● Brief
Repeat exactly the lines that run from the one containing "bpy.context.view_layer.update()" to the end of the data, and leave out all others.

● Data shown
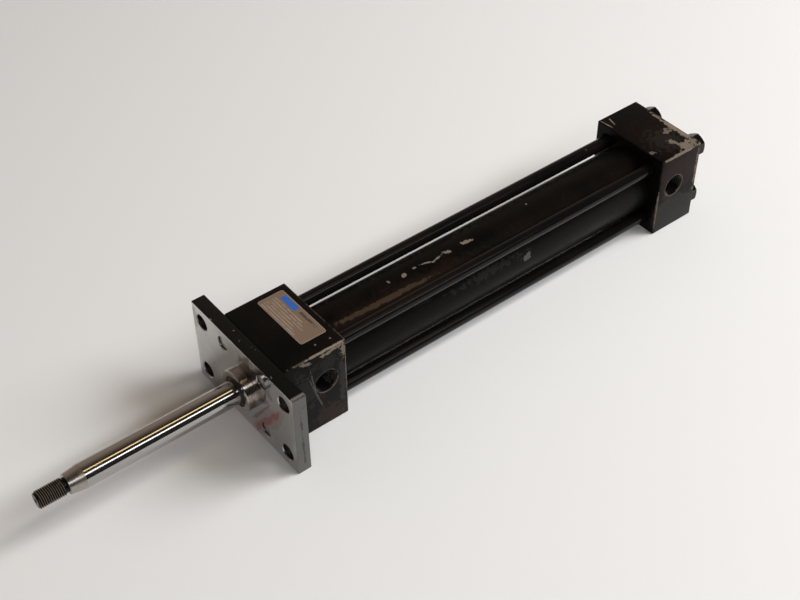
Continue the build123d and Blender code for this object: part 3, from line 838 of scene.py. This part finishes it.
class CYLINDER_OT_tie_rods(Operator):
    """Four tie rods with rolled threads that stand proud of their shanks"""
    bl_idname = "cylinder.tie_rods"
    bl_label = "Tie rods"

    def execute(self, context):
        pitch, thin = sizes().tie_rod_pitch, sizes().tie_rod_shank / 2
        dark = black_oxide("black tie rod", 0.3)
        bright = machined("tie-rod end", colours().flange, 1.0, 0.3, 0.42)
        for number in TIE_RODS:
            low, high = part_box(f"tie_rod_{number}")
            crest = (high.z - low.z) / 2
            root = crest - THREAD_HEIGHT * pitch
            point = root - TIE_ROD_POINT
            thread_to = low.x + TIE_ROD_THREAD
            runout = thread_to + 0.3 * MM
            shank = turned([
                (low.x, 0), (low.x, point), (low.x + TIE_ROD_POINT, root), (thread_to, root), (runout, thin),
                (FLANGE_LOW.x - 1 * MM, thin), (FLANGE_LOW.x, crest), (high.x - TIE_ROD_BREAK, crest),
                (high.x, crest - TIE_ROD_BREAK), (high.x, 0),
            ], 0.1 * MM, 48)
            tooth = screw_thread(
                low.x, runout, root, crest, pitch, lambda x: min(crest, point + (x - low.x)), 32,
            )
            shape = moved(joined(shank, tooth), (low.y + high.y) / 2, (low.z + high.z) / 2)
            made = piece(
                shape, f"tie_rod_shank_{number}", BARREL, [dark, bright],
                [f"tie_rod_{number}"],
            )
            for face in made.data.polygons:
                face.material_index = int(face.center.x > high.x - 0.05 * MM)
        return {"FINISHED"}


class CYLINDER_OT_nuts(Operator):
    """Four hexagon nuts with both faces chamfered"""
    bl_idname = "cylinder.nuts"
    bl_label = "Tie-rod nuts"

    def execute(self, context):
        material = black_oxide("black nut", 0.7)
        for number in TIE_RODS:
            low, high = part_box(f"tie_rod_nut_{number}")
            rod_low, rod_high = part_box(f"tie_rod_{number}")
            flats = high.z - low.z
            corner = flats / 2 / cos(radians(30))
            hexagon = bmesh.new()
            bmesh.ops.create_cone(
                hexagon, cap_ends=True, segments=6, radius1=corner, radius2=corner, depth=high.x - low.x,
            )
            moved(quarter_turn(quarter_turn(hexagon, "Y"), "X"), x=(low.x + high.x) / 2)
            face, outer = flats / 2 - NUT_INSET, corner + 0.01 * MM
            slope = NUT_SLOPE * (corner - face)
            envelope = turned([
                (low.x, 0), (low.x, face), (low.x + slope, outer), (high.x - slope, outer), (high.x, face),
                (high.x, 0),
            ], steps=72)
            opening = (rod_high.z - rod_low.z) / 2 + 0.02 * MM
            bore = drill(low.x, high.x, opening, low_break=0.5 * MM, steps=48)
            shape = carve(carve(hexagon, [envelope], "INTERSECT"), [bore])
            piece(
                moved(shape, (low.y + high.y) / 2, (low.z + high.z) / 2), f"tie_rod_hex_{number}", BARREL,
                [material], [f"tie_rod_nut_{number}"],
            )
        return {"FINISHED"}


class CYLINDER_OT_gland(Operator):
    """Gland cartridge: pilot outside, shoulder and seal grooves inside"""
    bl_idname = "cylinder.gland"
    bl_label = "Gland"

    def execute(self, context):
        pilot, bore = sizes().pilot / 2, sizes().rod / 2 + ROD_PLAY
        end, step, flange, face = GLAND_LOW.x, GLAND_LOW.x + GLAND_STEP, FLANGE_LOW.x, GLAND_HIGH.x
        wiper, bearing = face - WIPER_DEPTH, face - BEARING_DEPTH
        seal_front, seal_back = bearing - SEAL_FROM, bearing - SEAL_TO
        ring_back, ring_front = end + RING_FROM, end + RING_TO
        shape = turned([
            (end, bore), (end, GLAND_BODY), (ring_back, GLAND_BODY), (ring_back, RING_FLOOR),
            (ring_front, RING_FLOOR), (ring_front, GLAND_BODY), (step, GLAND_BODY), (step, GLAND_SHOULDER),
            (flange, GLAND_SHOULDER), (flange, pilot), (face - GLAND_BREAK, pilot),
            (face, pilot - GLAND_BREAK), (face, WIPER_SEAT), (wiper, WIPER_SEAT), (wiper, BEARING_SEAT),
            (bearing, BEARING_SEAT), (bearing, bore), (seal_front, bore), (seal_front, SEAL_SEAT),
            (seal_back, SEAL_SEAT), (seal_back, bore),
        ], 0.18 * MM, 128)
        material = turned_steel("turned gland", 0.6, 0.14, 0.26)
        piece(shape, "gland_cartridge", BARREL, [material], ["gland"])
        return {"FINISHED"}


class CYLINDER_OT_wiper(Operator):
    """Rubber wiper in the gland's mouth, its lip leaning out along the rod"""
    bl_idname = "cylinder.wiper"
    bl_label = "Rod wiper"

    def execute(self, context):
        low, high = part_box("rod_wiper")
        outer, inner, lip = high.z, sizes().rod / 2 + 0.04 * MM, 0.8 * MM
        step = GLAND_HIGH.x - lip
        shape = turned([
            (low.x, inner), (low.x, outer), (step, outer), (step, outer - lip), (high.x, inner + lip),
            (high.x, inner),
        ], 0.2 * MM)
        material = machined("nitrile rubber", colours().rubber, 0.0, 0.5, 0.7)
        piece(shape, "wiper_ring", BARREL, [material], ["rod_wiper"])
        return {"FINISHED"}


class CYLINDER_OT_nameplate(Operator):
    """Thin foil plate with rounded corners, one of them lifted"""
    bl_idname = "cylinder.nameplate"
    bl_label = "Nameplate"

    def execute(self, context):
        lift, reach = 0.15 * MM, 6 * MM
        low, high = PLATE_LOW, PLATE_HIGH - Vector((0, 0, lift))
        shape = box(low, high)
        upright = [e for e in shape.edges if abs(e.verts[0].co.z - e.verts[1].co.z) > lift]
        soften(shape, upright, sizes().plate_corner, 8)
        rim = [e for e in shape.edges if min(v.co.z for v in e.verts) > high.z - lift]
        soften(shape, rim, 0.1 * MM, 2)
        away = Vector((1, 1, 0)).normalized()
        for step in range(1, 7):
            bmesh.ops.bisect_plane(
                shape, geom=shape.verts[:] + shape.edges[:] + shape.faces[:],
                plane_co=high - away * step * MM, plane_no=away,
            )
        for v in shape.verts:
            near = max(0.0, 1 - (high - v.co).dot(away) / reach)
            v.co.z += lift * near * near
        bmesh.ops.recalc_face_normals(shape, faces=shape.faces)
        piece(shape, "data_plate", BARREL, [foil_plate()], ["nameplate"])
        return {"FINISHED"}


class CYLINDER_OT_rod(Operator):
    """Chromed rod with its piston stud, turned shoulder and threaded end"""
    bl_idname = "cylinder.rod"
    bl_label = "Piston rod"

    def execute(self, context):
        s = sizes()
        radius, crest, pitch = s.rod / 2, s.rod_thread / 2, s.rod_pitch
        tip = ROD_HIGH.x
        shoulder = tip - ROD_THREAD_LENGTH
        taper = shoulder - TAPER_LENGTH
        shaft = turned([
            (ROD_LOW.x, 0), (ROD_LOW.x, crest), (PISTON_HIGH.x, crest), (PISTON_HIGH.x, radius),
            (taper, radius), (shoulder, TAPER_END), (shoulder, 0),
        ], 0.25 * MM, 128)
        materials = [hard_chrome(), turned_steel("turned rod end", 0.1, 0.27, 0.36)]
        made = piece(shaft, "rod_shaft", ROD, materials, ["piston_rod"])
        for face in made.data.polygons:
            face.material_index = int(face.center.x > taper + 0.1 * MM or face.center.x < PISTON_HIGH.x)
        root, neck, point = crest - THREAD_HEIGHT * pitch, crest - NECK_DEPTH, crest - ROD_POINT
        inside, start = shoulder - 0.2 * MM, shoulder + NECK_LENGTH
        core = turned([
            (inside, 0), (inside, neck), (start, neck), (start + root - neck, root),
            (tip - (root - point), root), (tip, point), (tip, CENTRE_HOLE), (tip - CENTRE_DEPTH, 0),
        ], 0.08 * MM, 72)
        tooth = screw_thread(
            start, tip - 0.1 * MM, root, crest, pitch,
            lambda x: min(crest, point + tip - x, neck + x - start), 48,
        )
        material = black_oxide("black rod thread", 0.15, crest)
        piece(joined(core, tooth), "rod_end_thread", ROD, [material])
        return {"FINISHED"}


class CYLINDER_OT_inside(Operator):
    """Finishes of the seals, bearing, piston and lock nut, which keep their CAD shapes"""
    bl_idname = "cylinder.inside"
    bl_label = "Inner pieces"

    def execute(self, context):
        c = colours()
        rubber = machined("nitrile rubber", c.rubber, 0.0, 0.5, 0.7)
        urethane = machined("polyurethane", c.urethane, 0.0, 0.35, 0.5)
        finishes = {
            "rod_bearing": machined("bearing bronze", c.bronze, 1.0, 0.25, 0.4),
            "rod_seal": urethane, "piston_seal_front": urethane, "piston_seal_rear": urethane,
            "gland_o_ring": rubber, "head_tube_seal": rubber, "cap_tube_seal": rubber,
            "piston_stud_seal": rubber,
            "gland_backup_ring": machined("PTFE", c.ptfe, 0.0, 0.4, 0.55),
            "piston_wear_ring": machined("filled nylon", c.nylon, 0.0, 0.45, 0.6),
            "piston": machined("ductile iron", c.iron, 1.0, 0.35, 0.5),
            "piston_lock_nut": black_oxide("black nut", 0.7),
        }
        for name, material in finishes.items():
            for place in frame["nodes"][name].material_slots:
                place.material = material
        return {"FINISHED"}


# The camera's place in metres, its heading and tilt in degrees, and its lens in millimetres.
CAMERA_PLACE = (0.27626, 0.50808, 0.60855)
CAMERA_YAW = 232.0436
CAMERA_DOWN = 43.3078
CAMERA_ROLL = -0.5721
CAMERA_LENS = 61.974


class CYLINDER_OT_stage(Operator):
    """Pale floor, soft lights and the camera"""
    bl_idname = "cylinder.stage"
    bl_label = "Stage"

    def execute(self, context):
        scene = context.scene
        sheet = bmesh.new()
        bmesh.ops.create_grid(sheet, x_segments=1, y_segments=1, size=8.0)
        bmesh.ops.translate(sheet, vec=(0, 0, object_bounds()[0].z), verts=sheet.verts)
        floor = new_object("floor", mesh_of("floor", sheet))

        def matt(tree, shader):
            connect(tree, shader, {
                "Base Color": colours().floor, "Roughness": 0.9, "Specular IOR Level": 0.1,
            })

        floor.data.materials.append(finish("floor", matt))
        floor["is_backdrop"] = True

        world = bpy.data.worlds.new("studio")
        world.use_nodes = True
        tree = world.node_tree
        tree.nodes.clear()
        place = node(tree, "SeparateXYZ", {0: node(tree, "TexCoord").outputs["Generated"]})
        behind = share(tree, place.outputs["Y"], 0.15, -0.95)
        sky = layered(tree, linear("#33312f"), (behind, linear("#a59588")))
        background = node(tree, "Background", {"Color": sky, "Strength": 1.0})
        node(tree, "OutputWorld", {"Surface": background.outputs[0]})
        scene.world = world

        lights = (
            # name, place, aim, size along X, size across, radiance, colour, shows in reflections
            ("key", (-1.9, 0.9, 1.6), (0, 0, 0), 1.5, 1.5, 9.0, "#ffffff", False),
            ("strip", (0.15, 1.12, 1.10), (0.15, 0, 0), 3.0, 0.22, 4.5, "#ffffff", True),
            ("warm_strip", (-0.65, 0.42, 1.62), (-0.65, 0, 0), 1.2, 0.22, 2.8, "#ffe0a0", True),
        )
        for name, at, aim, long, wide, radiance, tint, mirrored in lights:
            data = bpy.data.lights.new(name, "AREA")
            data.shape = "RECTANGLE"
            data.size, data.size_y = long, wide
            data.energy = radiance * pi * long * wide
            data.color = linear(tint)[:3]
            lamp = new_object(name, data)
            back = (Vector(at) - Vector(aim)).normalized()
            along = (Vector((1, 0, 0)) - back * back.x).normalized()
            turn = Matrix((along, back.cross(along), back)).transposed()
            lamp.matrix_world = Matrix.Translation(at) @ turn.to_4x4()
            lamp.visible_glossy = mirrored

        data = bpy.data.cameras.new("camera")
        data.lens, data.sensor_width = CAMERA_LENS, 36.0
        data.clip_start, data.clip_end = 0.01, 50.0
        camera = new_object("camera", data)
        camera.matrix_world = (
            Matrix.Translation(CAMERA_PLACE)
            @ Matrix.Rotation(radians(CAMERA_YAW - 90), 4, "Z")
            @ Matrix.Rotation(radians(90 - CAMERA_DOWN), 4, "X")
            @ Matrix.Rotation(radians(CAMERA_ROLL), 4, "Z")
        )
        scene.camera = camera
        scene.view_settings.view_transform = "Standard"
        return {"FINISHED"}


OPERATORS = (
    CYLINDER_OT_flange, CYLINDER_OT_head, CYLINDER_OT_cap, CYLINDER_OT_tube, CYLINDER_OT_tie_rods,
    CYLINDER_OT_nuts, CYLINDER_OT_gland, CYLINDER_OT_wiper, CYLINDER_OT_nameplate, CYLINDER_OT_rod,
    CYLINDER_OT_inside, CYLINDER_OT_stage,
)


class CYLINDER_PT_pieces(bpy.types.Panel):
    """The cylinder's pieces, sizes and colours"""
    bl_idname = "CYLINDER_PT_pieces"
    bl_label = "Hydraulic cylinder"
    bl_space_type = "VIEW_3D"
    bl_region_type = "UI"
    bl_category = "Cylinder"

    def draw(self, context):
        for operator in OPERATORS:
            self.layout.operator(operator.bl_idname)
        for group in (context.scene.cylinder_sizes, context.scene.cylinder_colours):
            column = self.layout.column()
            for name in group.bl_rna.properties.keys():
                if name not in ("rna_type", "name"):
                    column.prop(group, name)


CLASSES = (CylinderSizes, CylinderColours, *OPERATORS, CYLINDER_PT_pieces)


def register():
    for cls in CLASSES:
        bpy.utils.register_class(cls)
    bpy.types.Scene.cylinder_sizes = PointerProperty(type=CylinderSizes)
    bpy.types.Scene.cylinder_colours = PointerProperty(type=CylinderColours)


def unregister():
    del bpy.types.Scene.cylinder_colours
    del bpy.types.Scene.cylinder_sizes
    for cls in reversed(CLASSES):
        bpy.utils.unregister_class(cls)


def main():
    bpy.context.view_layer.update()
    register()
    for operator in OPERATORS:
        group, name = operator.bl_idname.split(".")
        getattr(getattr(bpy.ops, group), name)()


if __name__ == "__main__":
    main()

● Reply
    bpy.context.view_layer.update()
    register()
    for operator in OPERATORS:
        group, name = operator.bl_idname.split(".")
        getattr(getattr(bpy.ops, group), name)()


if __name__ == "__main__":
    main()